In order to bring new bananas, you have to build entirely new infrastructure, ranging from plantation to shipping to packing methods and to ways to tell consumers about it.

So why not  do it? The old hands at Chiquita and Dole know only one way of doing things. They are not going to do it. Why not some entrepreneur disrupt the market and import new varieties?

The answer lies in the price we are willing to pay for bananas.

 The banana is the cheapest fruit in the supermarket

They are cheap because the suppliers made a choice to focus their limited resources. They decided to focus their investments and marketing muscles on just one variety.

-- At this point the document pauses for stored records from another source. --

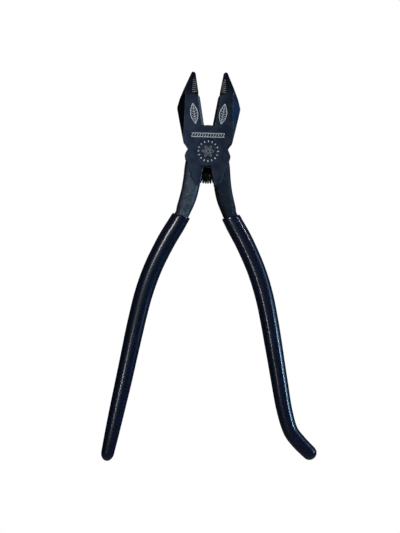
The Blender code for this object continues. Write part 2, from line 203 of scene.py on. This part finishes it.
def finished_forging(node, name, side, materials):
    """The half's solid with its triangles merged and each hard corner broken by a small radius.
    materials are the skin, the rubbed corners and the ground knife. A corner's radius shrinks
    with the shortest edge beside it, so that no two radii run into each other."""
    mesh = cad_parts[node].data.copy()
    work = bmesh.new()
    work.from_mesh(mesh)
    bmesh.ops.remove_doubles(work, verts=work.verts, dist=0.002 * MM)
    bmesh.ops.dissolve_limit(work, angle_limit=math.radians(0.6), verts=work.verts, edges=work.edges)
    seam = set()
    for corner in work.verts:
        radius = math.hypot(corner.co.x, corner.co.y)
        for solid_radius, fitted_radius in SEAM_FIT.items():
            if abs(radius - solid_radius) < 0.05 * MM:
                corner.co.xy *= fitted_radius / radius
                seam.add(corner)
    bmesh.ops.triangulate(work, faces=[f for f in work.faces if len(f.verts) > 60], ngon_method="EAR_CLIP")
    weight = work.edges.layers.float.new("bevel_weight_edge")
    for edge in work.edges:
        if edge.calc_face_angle(0) > math.radians(25):
            beside = min(e.calc_length() for v in edge.verts for e in v.link_edges)
            widest = SEAM_CORNER if seam.issuperset(edge.verts) else 1.0
            edge[weight] = min(widest, 0.4 * beside / JAW_CORNER)
    turn = HALF_OPENING * side
    for face in work.faces:
        middle = face.calc_center_median()
        across = (middle.x * math.cos(turn) + middle.y * math.sin(turn)) * side
        along = middle.y * math.cos(turn) - middle.x * math.sin(turn)
        on_knife = KNIFE_BAND[0] < across < KNIFE_BAND[1] and KNIFE_REACH[0] < along < KNIFE_REACH[1]
        face.material_index = 2 if on_knife and abs(face.normal.z) < 0.95 else 0
        face.smooth = True
    mesh.materials.clear()
    for material in materials:
        mesh.materials.append(material)
    work.to_mesh(mesh)
    work.free()
    half = bpy.data.objects.new(name, mesh)
    bpy.context.scene.collection.objects.link(half)
    corners = half.modifiers.new("broken_corners", "BEVEL")
    corners.width = JAW_CORNER
    corners.segments = 3
    corners.limit_method = "WEIGHT"
    corners.use_clamp_overlap = False
    corners.material = 1
    flats = half.modifiers.new("flat_faces_stay_flat", "WEIGHTED_NORMAL")
    flats.mode = "FACE_AREA"
    flats.weight = 90
    return half


DARK_BLUE = (0.006, 0.011, 0.024)
GREY_BLUE = (0.018, 0.026, 0.044)
WORN_GREY = (0.045, 0.055, 0.07)
GROUND_STEEL = (0.055, 0.06, 0.07)
DARK_FORGED = ((0.004, 0.007, 0.012), (0.024, 0.032, 0.046))
# painted sheen: the back half's tang skin is painted much paler than the front half's, standing in for the
# lamp's sheen on that tang's broad face
SHEEN_PAINTED_FORGED = ((0.006, 0.010, 0.016), (0.12, 0.145, 0.185))
forging_looks = {
    "front": [(DARK_BLUE, GREY_BLUE), DARK_FORGED],
    "back": [(DARK_BLUE, GREY_BLUE), SHEEN_PAINTED_FORGED],
}
front_steel = blackened_forging("front_blackened", *forging_looks["front"], WORN_GREY, 0.06)
for node, name, side, body in (
    ("front_half", "front_forging", 1, "front"),
    ("back_half", "back_forging", -1, "back"),
):
    skin = blackened_forging(body + "_skin", *forging_looks[body], WORN_GREY, 0.06)
    corner = blackened_forging(body + "_corners", *forging_looks[body], WORN_GREY, 0.75)
    knife = blackened_forging(body + "_knife", *forging_looks[body], GROUND_STEEL, 0.80)
    half = finished_forging(node, name, side, [skin, corner, knife])
    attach(half, body)
    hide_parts(node)

# ------------------------------------------------------------------ the rivet
# A steel rivet, set hot through both halves and then ground flush with the faces and blackened
# along with them, so only a fine ring shows where it ends.


def grid_mesh(name, grids):
    """A mesh from grids of points, each (rings, around, 3): each ring is joined to the next and
    each end is closed on a point at its own middle. A grid that comes out inside out is turned."""
    corners, faces, count = [], [], 0
    for points in grids:
        rings, around = points.shape[:2]
        i, j = np.meshgrid(np.arange(rings - 1), np.arange(around), indexing="ij")
        k = (j + 1) % around
        quads = np.stack([i * around + j, i * around + k, (i + 1) * around + k, (i + 1) * around + j], -1)
        j = np.arange(around)
        k = (j + 1) % around
        first, last = rings * around, rings * around + 1
        base = first - around
        caps = np.concatenate([np.stack([np.full(around, first), k, j], -1),
                               np.stack([np.full(around, last), base + j, base + k], -1)])
        vertices = np.vstack([points.reshape(-1, 3), points[[0, -1]].mean(axis=1)])
        sheet = quads.reshape(-1, 4)
        a, b, c, d = (vertices[sheet[:, n]] - vertices[0] for n in range(4))
        volume = np.sum(a * np.cross(b, c)) + np.sum(a * np.cross(c, d))
        if volume < 0:
            sheet, caps = sheet[:, ::-1], caps[:, ::-1]
        faces += (sheet + count).tolist() + (caps + count).tolist()
        corners.append(vertices)
        count += len(vertices)
    mesh = bpy.data.meshes.new(name)
    mesh.from_pydata(np.vstack(corners).tolist(), [], faces)
    mesh.shade_smooth()
    mesh.set_sharp_from_angle(angle=math.radians(50))
    return mesh


def link_piece(name, mesh, material, body, node=None):
    """Put a finished mesh in the scene, on its body."""
    mesh.materials.append(material)
    piece = bpy.data.objects.new(name, mesh)
    bpy.context.scene.collection.objects.link(piece)
    if body:
        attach(piece, body)
    if node:
        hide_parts(node)
    return piece


def turned(profile, around):
    """A profile of (radius, height) rows swept round the Z axis."""
    angle = np.linspace(0, 2 * np.pi, around, endpoint=False)
    radius, height = profile[:, 0:1], profile[:, 1:2]
    return np.stack([radius * np.cos(angle), radius * np.sin(angle),
                     np.broadcast_to(height, (len(profile), around))], -1)


RIVET_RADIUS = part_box("pivot_rivet")[1][0]
rim = RIVET_RADIUS / MM
# (radius, height) in millimetres, from the flat end over the rim and in to the shank
half_profile = np.array([
    (0.5, 0.0), (2.5, 0.0), (rim - 0.4, 0.0), (rim - 0.16, 0.0), (rim - 0.03, 0.06),
    (rim - 0.06, 0.2), (rim - 0.5, 0.7), (rim - 1.15, 1.4), (rim - 1.2, 2.5),
]) * MM
lower = half_profile.copy()
upper = half_profile[::-1].copy()
upper[:, 1] = FACE_Z - upper[:, 1]
rivet_mesh = grid_mesh("rivet", [turned(np.vstack([lower, upper]), 96)])
link_piece("flush_rivet", rivet_mesh, front_steel, "front", "pivot_rivet")

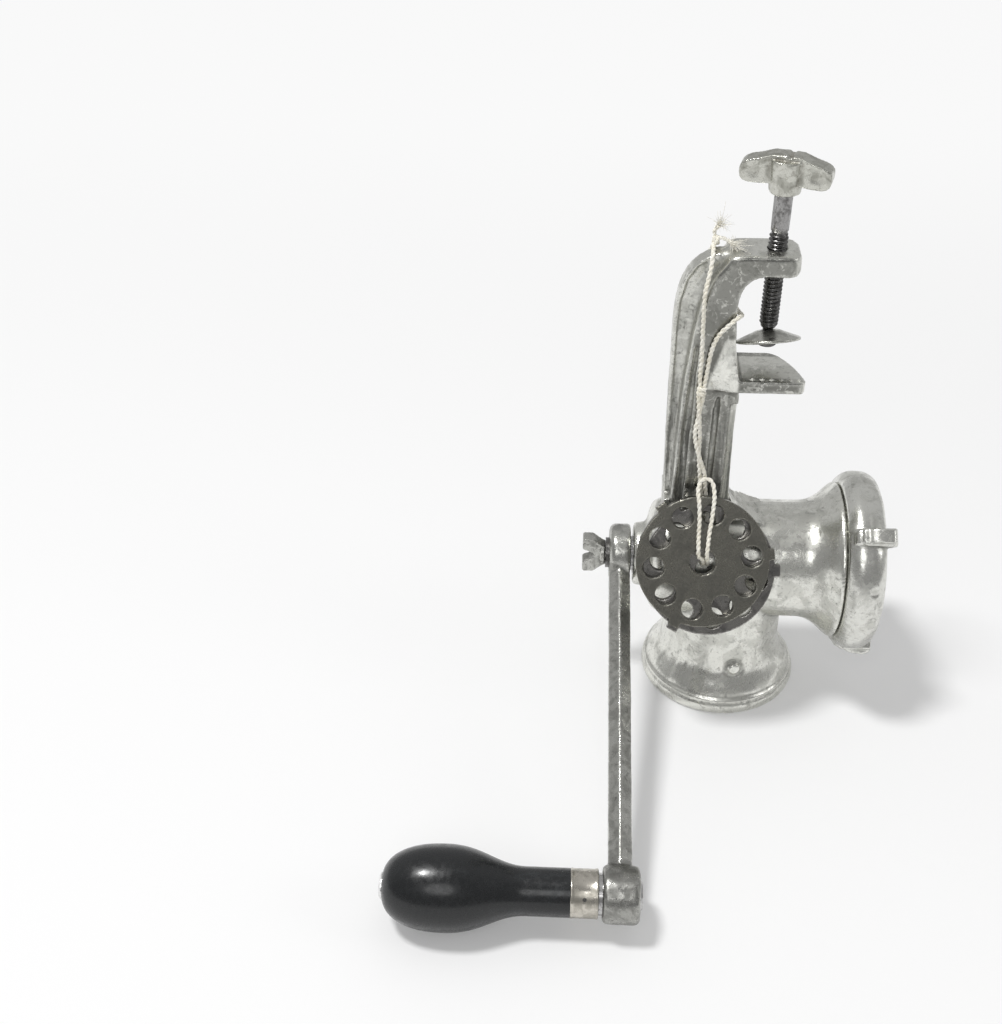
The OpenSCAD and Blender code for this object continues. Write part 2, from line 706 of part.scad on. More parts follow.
module crank_arm() {
    color([0.62, 0.62, 0.60])
        difference() {
            union() {
                turned([[arm_out, 0], [arm_out, hub_r - 2.4], [arm_out + 0.8, hub_r - 0.8],
                        [arm_out + 2.4, hub_r], [arm_in - 0.8, hub_r], [arm_in, hub_r - 0.8],
                        [arm_in, 0]]);
                turned([[handle_out, 0], [handle_out, handle_boss_r - 1.2],
                        [handle_out + 1.2, handle_boss_r], [handle_in - 1.2, handle_boss_r],
                        [handle_in, handle_boss_r - 1.2], [handle_in, 0]],
                       handle_y, handle_z);
                translate([0, 0, axis_h])
                    rotate([crank_droop, 0, 0])
                        rotate([90, 0, 0])
                            linear_extrude(crank_len)
                                arm_section();
            }
            square_x(arm_out - 1, arm_in + 1, drive_square + square_play);
            bar_x(handle_out - 1, handle_in + 1, spindle_r + snug, handle_y, handle_z);
        }
}

// Ridged section of the crank arm.
module arm_section() {
    ridge = (arm_in + arm_out) / 2;
    polygon([[arm_out, -arm_h * 0.3], [arm_out + 1.6, -arm_h * 0.46], [arm_in - 1.6, -arm_h * 0.46],
             [arm_in, -arm_h * 0.3], [arm_in, arm_h * 0.18], [ridge + 0.4, arm_h * 0.54],
             [ridge - 0.4, arm_h * 0.54], [arm_out, arm_h * 0.18]]);
}

module thumb_washer() {
    color([0.35, 0.34, 0.32])
        difference() {
            bar_x(arm_out - thumb_washer_t, arm_out, thumb_washer_r);
            bar_x(arm_out - thumb_washer_t - 1, arm_out + 1, thumb_shank_r + running);
        }
}

// A point of the thumb screw's outline, as shares of its length and of half its span.
function ear_at(along, across) = [thumb_in - along * thumb_len, across * thumb_span / 2];

module thumb_screw() {
    ear = concat([ear_at(0, 0), ear_at(0, 0.5), ear_at(0.15, 0.59)],
        curve(ear_at(0.23, 0.67), ear_at(0.38, 0.89), ear_at(0.57, 1), ear_at(0.72, 1), 5),
        curve(ear_at(0.85, 1), ear_at(1, 1), ear_at(1.02, 0.78), ear_at(0.98, 0.61), 5),
        curve(ear_at(0.85, 0.5), ear_at(0.66, 0.35), ear_at(0.58, 0.17), ear_at(0.58, 0), 5));
    color([0.60, 0.59, 0.56]) {
        bar_x(thumb_in - 0.5, arm_out + thumb_reach, thumb_shank_r);
        translate([0, 0, axis_h])
            plate_xz(concat(ear, [for (i = [len(ear) - 2:-1:1]) [ear[i][0], -ear[i][1]]]), thumb_t);
        bar_x(thumb_in - thumb_collar_len, thumb_in, thumb_collar_r);
    }
}

module handle_spindle() {
    color([0.50, 0.50, 0.50]) {
        bar_x(grip_tip - cap_t - 0.2, handle_in + eps, spindle_r, handle_y, handle_z);
        turned([[handle_in, 0], [handle_in, spindle_r + 2.6], [handle_in + 0.9, spindle_r + 1.9],
                [handle_in + 1.2, 0]], handle_y, handle_z);
    }
}

module grip_washer() {
    color([0.55, 0.54, 0.50])
        difference() {
            bar_x(handle_out - grip_washer_t, handle_out, ferrule_r - 1.6, handle_y, handle_z);
            bar_x(handle_out - grip_washer_t - 1, handle_out + 1, spindle_r + snug, handle_y, handle_z);
        }
}

// A short pin hole or pin, pointing from the handle's axis towards the front and up.
module handle_radial(r, from, to) {
    translate([(ferrule_in + ferrule_out) / 2, handle_y, handle_z])
        rotate([54, 0, 0])
            translate([0, 0, from])
                cylinder(h = to - from, r = r, $fn = soft);
}

module ferrule() {
    color([0.75, 0.72, 0.66])
        difference() {
            turned([[ferrule_out, tenon_r + snug], [ferrule_out, ferrule_r - 0.3],
                    [ferrule_out + 0.3, ferrule_r], [ferrule_in - 0.3, ferrule_r],
                    [ferrule_in, ferrule_r - 0.3], [ferrule_in, tenon_r + snug]],
                   handle_y, handle_z);
            handle_radial(ferrule_pin_r + snug, 0, ferrule_r + 2);
        }
}

module ferrule_pin() {
    color([0.30, 0.28, 0.26])
        handle_radial(ferrule_pin_r, spindle_r + 2, ferrule_r + 0.2);
}

module grip() {
    waist = ferrule_out - grip_len * 0.24;
    belly = ferrule_out - grip_len * 0.66;
    outline = concat([[grip_tip, 0], [grip_tip, cap_r - 0.5]],
        curve([grip_tip, cap_r + 0.4], [grip_tip + 1.5, grip_r * 0.72], [grip_tip + 10, grip_r * 1.02],
              [belly, grip_r], 12),
        curve([belly + 1.5, grip_r], [belly + 15, grip_r * 0.96], [waist - 11, grip_neck_r + 0.2],
              [waist, grip_neck_r], 12),
        [[ferrule_out, grip_neck_r], [ferrule_out, tenon_r], [ferrule_in - face_gap, tenon_r],
         [ferrule_in - face_gap, 0]]);
    color([0.05, 0.05, 0.05])
        difference() {
            turned(outline, handle_y, handle_z);
            bar_x(grip_tip - 1, ferrule_in + 1, spindle_r + running, handle_y, handle_z);
            handle_radial(ferrule_pin_r + snug, spindle_r + 1.8, ferrule_r + 2);
        }
}

module spindle_cap() {
    color([0.62, 0.61, 0.58])
        difference() {
            turned([[grip_tip - face_gap - cap_t, 0], [grip_tip - face_gap - cap_t, cap_r - 1],
                    [grip_tip - face_gap - 0.4, cap_r], [grip_tip - face_gap, cap_r],
                    [grip_tip - face_gap, 0]], handle_y, handle_z);
            bar_x(grip_tip - cap_t - 2, grip_tip + 1, spindle_r + snug, handle_y, handle_z);
        }
}

// ---------- clamp ----------

module clamp_screw() {
    peen_top = screw_tip_z - screw_neck_len;
    color([0.20, 0.21, 0.20])
        translate([screw_x, 0, 0]) {
            translate([0, 0, screw_tip_z])
                cylinder(h = knob_z + knob_socket - screw_tip_z, r = screw_r, $fn = fine);
            translate([0, 0, peen_top - eps])
                cylinder(h = screw_neck_len + 2 * eps, r = screw_neck_r, $fn = fine);
            translate([0, 0, peen_top - peen_t])
                cylinder(h = peen_t, r = peen_r, $fn = fine);
        }
}

// A point of the knob's outline, as shares of half its length and of its wings' height.
function wing_at(along, up) = [along * knob_len / 2, knob_z + wing_rise + up * wing_h];

module clamp_knob() {
    wing = concat([wing_at(0, 0)],
        curve(wing_at(0.39, 0.03), wing_at(0.67, 0), wing_at(1, -0.11), wing_at(1, 0.28), 6),
        curve(wing_at(1, 0.46), wing_at(1, 0.66), wing_at(0.83, 0.75), wing_at(0.61, 0.82), 6),
        [wing_at(0.33, 0.97), wing_at(0, 1)]);
    outline = concat(wing, [for (i = [len(wing) - 2:-1:1]) [-wing[i][0], wing[i][1]]]);
    color([0.66, 0.66, 0.62])
        difference() {
            translate([screw_x, 0, 0])
                rotate([0, 0, knob_turn]) {
                    plate_xz(outline, knob_t);
                    translate([0, 0, knob_z])
                        cylinder(h = knob_h, r1 = knob_boss_r - 1, r2 = knob_boss_r, $fn = fine);
                }
            translate([screw_x, 0, knob_z - 1])
                cylinder(h = knob_socket + 1 + snug, r = screw_r + snug, $fn = fine);
        }
}

module clamp_pad() {
    hole_r = screw_neck_r + pad_play;
    rim_z = -pad_h;
    // the tilt brings the back of the pad's top up to the screw's shoulder
    hang = screw_tip_z - screw_r * 1.1 * sin(pad_tip) - pad_gap;
    color([0.70, 0.70, 0.66])
        translate([screw_x, 0, hang])
            rotate([-pad_tip, -pad_lean, 0])
                rotate_extrude($fn = fine)
                    polygon([[hole_r, 0], [pad_apex_r, 0], [pad_r - pad_edge, rim_z + pad_edge],
                             [pad_r, rim_z + pad_edge / 3], [pad_r, rim_z - pad_edge],
                             [pad_r - pad_edge * 0.8, rim_z - pad_edge * 1.5],
                             [pad_apex_r, -pad_wall * 1.1], [hole_r, -pad_wall]]);
}

// ---------- spare plates ----------

// Puts a plate that lies in the XY plane onto the leaning face of the hanging pair.
module hung(shift_x, drop, depth) {
    lift = barrel_r + 2 * string_r + 0.5 + 2 * plate_t + spare_gap;
    translate([spare_x, 0, axis_h])
        rotate([90 - spare_lean, 0, 0])
            translate([shift_x, spare_slide - drop, lift - plate_t - depth])
                children();
}

module spare_plate_front() {
    color([0.20, 0.19, 0.18])
        hung(0, 0, 0)
            rotate([0, 0, 8])
                perforated_plate([[coarse_pitch_r, coarse_holes, coarse_hole_r, 0]], true);
}

module spare_plate_rear() {
    color([0.45, 0.45, 0.44])
        hung(spare_shift_x, spare_drop, plate_t + spare_gap)
            rotate([0, 0, 241])
                perforated_plate([[coarse_pitch_r, coarse_holes, coarse_hole_r, 0]], true);
}

// ---------- string ----------

// A round string swept along a route: one ring at each point, and flat ends.
module string_tube(route, r, sides = 8) {
    last = len(route) - 1;
    head = [for (i = [0:last]) heading(route, i)];
    normals = [for (i = 0, n = unit(cross(head[0], [0.3, 1, 0.2])); i <= last;
                    i = i + 1, n = i > last ? n : unit(n - (n * head[i]) * head[i])) n];
    rings = [for (i = [0:last]) let(u = normals[i], v = cross(head[i], u))
        for (k = [0:sides - 1]) let(a = 360 * k / sides)
            route[i] + r * (cos(a) * u + sin(a) * v)];
    walls = [for (i = [0:last - 1]) for (k = [0:sides - 1]) let(m = (k + 1) % sides)
        [i * sides + k, (i + 1) * sides + k, (i + 1) * sides + m, i * sides + m]];
    ends = [[for (k = [0:sides - 1]) k],
            [for (k = [sides - 1:-1:0]) last * sides + k]];
    polyhedron(rings, concat(walls, ends));
}

module tie_string() {
    color([0.90, 0.87, 0.78])
        string_tube(tie_route, string_r);
}

module tie_knot() {
    color([0.90, 0.87, 0.78])
        translate(tie_top)
            sphere(r = 3 * string_r, $fn = soft);
}

module join_knot() {
    color([0.90, 0.87, 0.78])
        translate(join)
            sphere(r = 2.6 * string_r, $fn = soft);
}

module plate_string() {
    color([0.90, 0.87, 0.78])
        string_tube(plate_route, string_r);
}

body_casting();
feed_screw();
thrust_washer();
knife_stud();
knife();
hole_plate();
ring_nut();
crank_arm();
thumb_washer();
thumb_screw();
handle_spindle();
grip_washer();
ferrule();
ferrule_pin();
grip();
spindle_cap();
clamp_screw();
clamp_knob();
clamp_pad();
spare_plate_front();
spare_plate_rear();
tie_string();
tie_knot();
join_knot();
plate_string();
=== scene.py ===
"""A small hand crank meat grinder that stands upside down on its hopper.

Lengths are written in millimetres and become metres in mm(), apart from the floor, the lamps
and the materials, which are in metres.
"""

import json
import math
from itertools import product

import bmesh
import bpy
import numpy as np
from mathutils import Matrix, Vector


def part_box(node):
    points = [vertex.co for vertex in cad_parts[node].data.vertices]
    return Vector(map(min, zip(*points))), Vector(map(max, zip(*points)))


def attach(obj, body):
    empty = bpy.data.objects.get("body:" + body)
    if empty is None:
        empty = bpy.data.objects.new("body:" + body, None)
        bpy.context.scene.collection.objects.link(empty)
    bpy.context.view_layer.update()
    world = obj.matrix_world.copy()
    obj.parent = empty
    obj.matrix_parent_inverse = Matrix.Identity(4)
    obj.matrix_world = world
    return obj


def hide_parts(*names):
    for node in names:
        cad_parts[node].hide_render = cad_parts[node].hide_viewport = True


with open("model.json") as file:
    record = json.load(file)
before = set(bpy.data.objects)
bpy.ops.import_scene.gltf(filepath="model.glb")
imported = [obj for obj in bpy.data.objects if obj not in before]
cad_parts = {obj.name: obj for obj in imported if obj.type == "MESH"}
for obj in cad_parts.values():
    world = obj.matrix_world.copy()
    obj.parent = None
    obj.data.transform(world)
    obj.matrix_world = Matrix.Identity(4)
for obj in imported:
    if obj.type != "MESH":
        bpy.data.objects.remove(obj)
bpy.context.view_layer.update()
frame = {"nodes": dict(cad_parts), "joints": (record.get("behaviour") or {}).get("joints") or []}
scene = bpy.context.scene

# ---------- sizes and places, taken from the frame ----------


def mm(*values):
    """Millimetres as metres."""
    scaled = tuple(v * 0.001 for v in values)
    return scaled[0] if len(scaled) == 1 else scaled


def joint_place(name):
    """A hinge's point in millimetres."""
    joint = next(j for j in frame["joints"] if j["name"] == name)
    return tuple(v * 1000 for v in joint["pos_m"])


def box_mm(node):
    low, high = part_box(node)
    return tuple(v * 1000 for v in low), tuple(v * 1000 for v in high)


AXIS_Z = joint_place("crank_turn")[2]
SCREW_X = joint_place("clamp_turn")[0]
HANDLE_Y, HANDLE_Z = joint_place("grip_spin")[1:]
RING_LOW = box_mm("ring_nut")[0]
GRIP_LOW, GRIP_HIGH = box_mm("grip")
FERRULE_LOW, FERRULE_HIGH = box_mm("ferrule")
SCREW_LOW = box_mm("clamp_screw")[0]
KNOB_LOW = box_mm("clamp_knob")[0]
THUMB_LOW, THUMB_HIGH = box_mm("thumb_screw")
THUMB_ROOT = box_mm("thumb_washer")[0][0] - 0.1
ARM_TOP = box_mm("body_casting")[1][2]

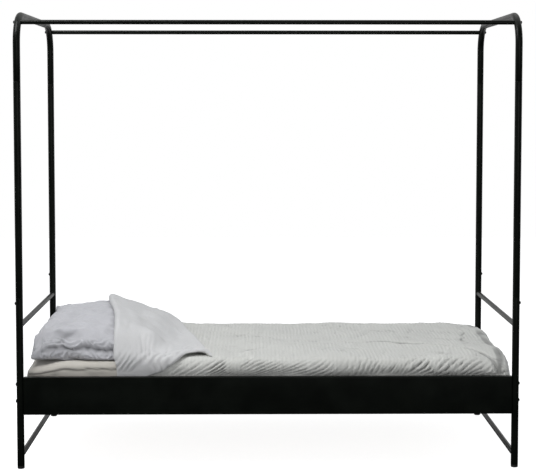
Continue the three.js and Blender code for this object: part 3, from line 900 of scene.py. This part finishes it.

It is an extremely high fixed cost business – building that virtual pipeline from Ecuador for handling another variety. The result? A split market unless the disruptors can grow the market enough (which is not really disruption).

But can’t they  recoup the fixed costs through higher prices for the new varieties

Unfortunately no. In any new product investment decision, pricing comes first. Given the low reference price set by current bananas how likely will the customer be willing to pay a higher price premium just for the variety? How big will the market be that is truly incremental?

Will the value from variety be clear to customer that they will pay premium for it? What is the additional marketing investment needed to convey the value message?

Even if the value is clear, is there value leakage that bring the value down?  For instance, are their customer behavior changes needed like

One of the reasons is that educational component in bringing the new variety. Baby bananas need to be served much more brown than a traditional Cavendish to taste right. But most people are used to that visual cue the Cavendish gives and so don’t allow them to go brown, and that’s been a real problem in getting people to actually like this variety.

All this capital and resources have opportunity costs – other fruits that can be profitably introduced or other business line altogether. There is no need to disrupt for the sake of disruption if there is no incremental profit.

When is not giving choice to customers is not all bad? When providing choice fail to deliver incremental profit.